Data listing >>
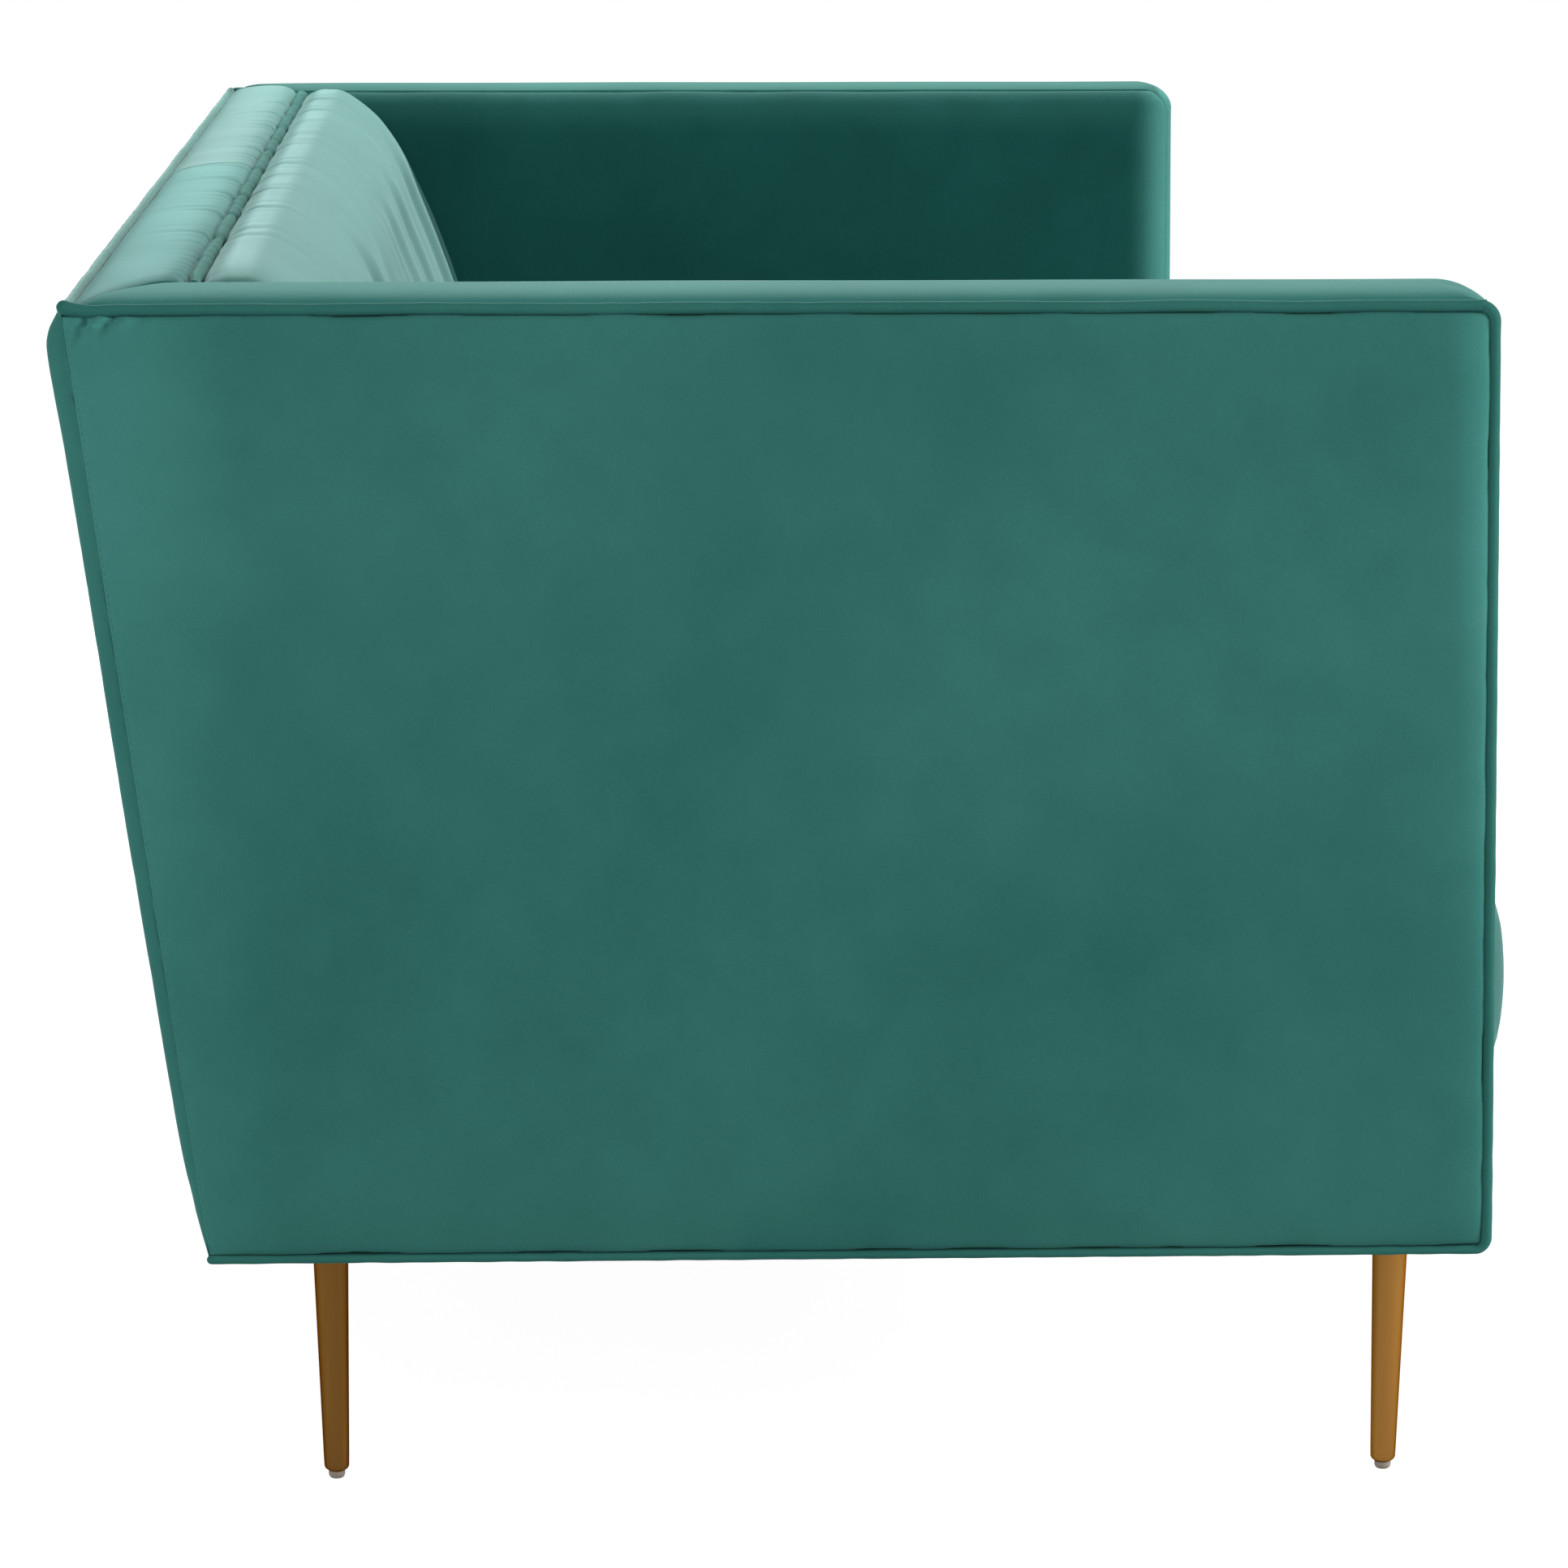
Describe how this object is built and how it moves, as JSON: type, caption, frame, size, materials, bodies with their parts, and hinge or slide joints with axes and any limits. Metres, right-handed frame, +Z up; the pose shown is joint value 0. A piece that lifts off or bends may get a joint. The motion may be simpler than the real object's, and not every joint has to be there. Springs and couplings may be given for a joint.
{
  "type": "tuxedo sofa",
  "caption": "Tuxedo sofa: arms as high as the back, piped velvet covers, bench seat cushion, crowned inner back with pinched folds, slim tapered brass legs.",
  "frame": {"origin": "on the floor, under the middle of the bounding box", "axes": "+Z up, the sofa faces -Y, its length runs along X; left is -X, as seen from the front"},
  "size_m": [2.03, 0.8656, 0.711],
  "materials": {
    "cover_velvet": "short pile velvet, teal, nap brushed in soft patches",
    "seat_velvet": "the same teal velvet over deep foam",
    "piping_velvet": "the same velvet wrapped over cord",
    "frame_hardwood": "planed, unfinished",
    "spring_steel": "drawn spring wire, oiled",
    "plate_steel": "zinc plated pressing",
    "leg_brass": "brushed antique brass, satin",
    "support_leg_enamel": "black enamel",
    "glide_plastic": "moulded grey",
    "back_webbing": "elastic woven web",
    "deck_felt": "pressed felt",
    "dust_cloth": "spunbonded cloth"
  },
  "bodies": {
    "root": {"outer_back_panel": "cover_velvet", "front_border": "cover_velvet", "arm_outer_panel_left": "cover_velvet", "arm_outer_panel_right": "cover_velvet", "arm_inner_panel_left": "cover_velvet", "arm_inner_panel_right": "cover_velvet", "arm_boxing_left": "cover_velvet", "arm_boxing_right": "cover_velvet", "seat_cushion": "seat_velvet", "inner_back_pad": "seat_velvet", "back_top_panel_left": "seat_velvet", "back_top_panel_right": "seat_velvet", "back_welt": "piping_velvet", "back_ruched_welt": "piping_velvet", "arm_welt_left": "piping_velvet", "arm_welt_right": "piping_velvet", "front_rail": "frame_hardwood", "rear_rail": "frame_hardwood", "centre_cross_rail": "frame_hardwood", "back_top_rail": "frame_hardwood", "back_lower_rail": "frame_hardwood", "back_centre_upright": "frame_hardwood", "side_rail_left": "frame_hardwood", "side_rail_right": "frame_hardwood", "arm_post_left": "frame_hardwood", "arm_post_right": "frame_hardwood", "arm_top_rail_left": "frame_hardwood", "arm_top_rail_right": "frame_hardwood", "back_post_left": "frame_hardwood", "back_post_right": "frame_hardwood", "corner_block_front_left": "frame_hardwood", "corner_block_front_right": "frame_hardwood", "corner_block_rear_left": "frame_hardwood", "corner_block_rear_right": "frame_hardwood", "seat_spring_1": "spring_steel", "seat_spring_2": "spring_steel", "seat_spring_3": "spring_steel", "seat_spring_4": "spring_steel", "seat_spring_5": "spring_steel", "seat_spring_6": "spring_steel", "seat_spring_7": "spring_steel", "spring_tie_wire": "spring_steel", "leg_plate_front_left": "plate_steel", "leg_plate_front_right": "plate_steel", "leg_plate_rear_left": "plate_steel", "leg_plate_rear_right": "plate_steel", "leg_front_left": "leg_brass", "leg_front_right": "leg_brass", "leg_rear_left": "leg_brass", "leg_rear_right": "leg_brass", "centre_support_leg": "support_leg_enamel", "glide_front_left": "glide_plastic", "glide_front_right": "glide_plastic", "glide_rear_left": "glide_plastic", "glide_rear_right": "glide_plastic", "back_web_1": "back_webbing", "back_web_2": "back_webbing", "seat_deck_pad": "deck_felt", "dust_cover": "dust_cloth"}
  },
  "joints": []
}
---
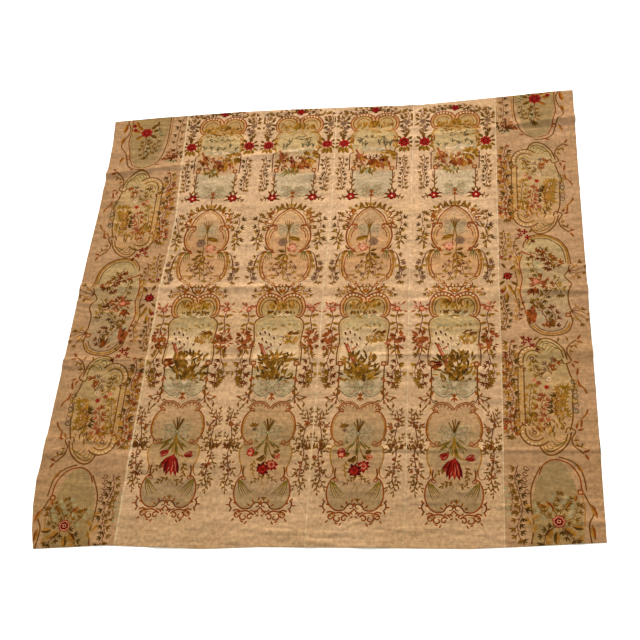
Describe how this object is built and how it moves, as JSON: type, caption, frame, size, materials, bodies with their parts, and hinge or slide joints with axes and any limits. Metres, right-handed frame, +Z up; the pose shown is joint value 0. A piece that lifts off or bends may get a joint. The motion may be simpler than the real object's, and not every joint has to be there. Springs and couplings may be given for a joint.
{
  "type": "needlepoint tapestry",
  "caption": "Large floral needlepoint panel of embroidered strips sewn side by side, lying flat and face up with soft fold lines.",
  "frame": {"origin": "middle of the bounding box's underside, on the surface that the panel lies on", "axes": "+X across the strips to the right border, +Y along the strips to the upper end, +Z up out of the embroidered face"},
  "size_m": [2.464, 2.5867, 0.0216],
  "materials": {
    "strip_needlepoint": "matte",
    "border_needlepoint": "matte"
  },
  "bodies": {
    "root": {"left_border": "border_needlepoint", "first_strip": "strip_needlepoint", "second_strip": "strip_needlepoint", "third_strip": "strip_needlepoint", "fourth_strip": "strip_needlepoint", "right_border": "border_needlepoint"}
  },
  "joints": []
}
--
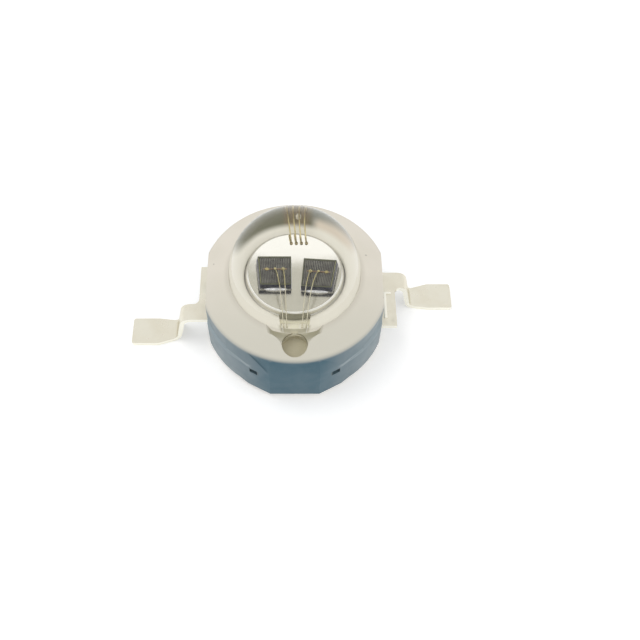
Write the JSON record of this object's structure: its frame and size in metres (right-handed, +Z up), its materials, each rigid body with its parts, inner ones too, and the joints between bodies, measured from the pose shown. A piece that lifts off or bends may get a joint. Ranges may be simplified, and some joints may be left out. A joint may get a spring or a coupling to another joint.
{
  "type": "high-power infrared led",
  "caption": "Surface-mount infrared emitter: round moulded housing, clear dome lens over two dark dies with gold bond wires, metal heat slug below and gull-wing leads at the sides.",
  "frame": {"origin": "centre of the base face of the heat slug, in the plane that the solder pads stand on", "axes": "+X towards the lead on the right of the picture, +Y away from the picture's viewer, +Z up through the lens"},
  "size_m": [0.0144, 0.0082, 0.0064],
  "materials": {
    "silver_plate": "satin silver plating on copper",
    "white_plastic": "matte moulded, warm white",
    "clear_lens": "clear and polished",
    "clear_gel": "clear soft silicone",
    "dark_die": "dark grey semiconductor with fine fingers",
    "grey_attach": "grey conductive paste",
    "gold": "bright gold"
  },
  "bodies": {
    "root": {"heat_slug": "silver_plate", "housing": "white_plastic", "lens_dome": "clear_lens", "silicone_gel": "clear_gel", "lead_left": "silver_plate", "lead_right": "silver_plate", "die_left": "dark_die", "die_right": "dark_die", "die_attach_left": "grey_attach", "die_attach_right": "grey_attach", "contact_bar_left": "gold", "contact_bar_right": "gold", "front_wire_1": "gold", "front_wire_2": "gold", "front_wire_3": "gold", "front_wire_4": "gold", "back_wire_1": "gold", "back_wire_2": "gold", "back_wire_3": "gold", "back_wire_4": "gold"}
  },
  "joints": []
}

What is expected >> Locate each line with the word "that" and copy it.

Answer to this problem >>
Describe how this object is built and how it moves, as JSON: type, caption, frame, size, materials, bodies with their parts, and hinge or slide joints with axes and any limits. Metres, right-handed frame, +Z up; the pose shown is joint value 0. A piece that lifts off or bends may get a joint. The motion may be simpler than the real object's, and not every joint has to be there. Springs and couplings may be given for a joint.
Describe how this object is built and how it moves, as JSON: type, caption, frame, size, materials, bodies with their parts, and hinge or slide joints with axes and any limits. Metres, right-handed frame, +Z up; the pose shown is joint value 0. A piece that lifts off or bends may get a joint. The motion may be simpler than the real object's, and not every joint has to be there. Springs and couplings may be given for a joint.
  "frame": {"origin": "middle of the bounding box's underside, on the surface that the panel lies on", "axes": "+X across the strips to the right border, +Y along the strips to the upper end, +Z up out of the embroidered face"},
Write the JSON record of this object's structure: its frame and size in metres (right-handed, +Z up), its materials, each rigid body with its parts, inner ones too, and the joints between bodies, measured from the pose shown. A piece that lifts off or bends may get a joint. Ranges may be simplified, and some joints may be left out. A joint may get a spring or a coupling to another joint.
  "frame": {"origin": "centre of the base face of the heat slug, in the plane that the solder pads stand on", "axes": "+X towards the lead on the right of the picture, +Y away from the picture's viewer, +Z up through the lens"},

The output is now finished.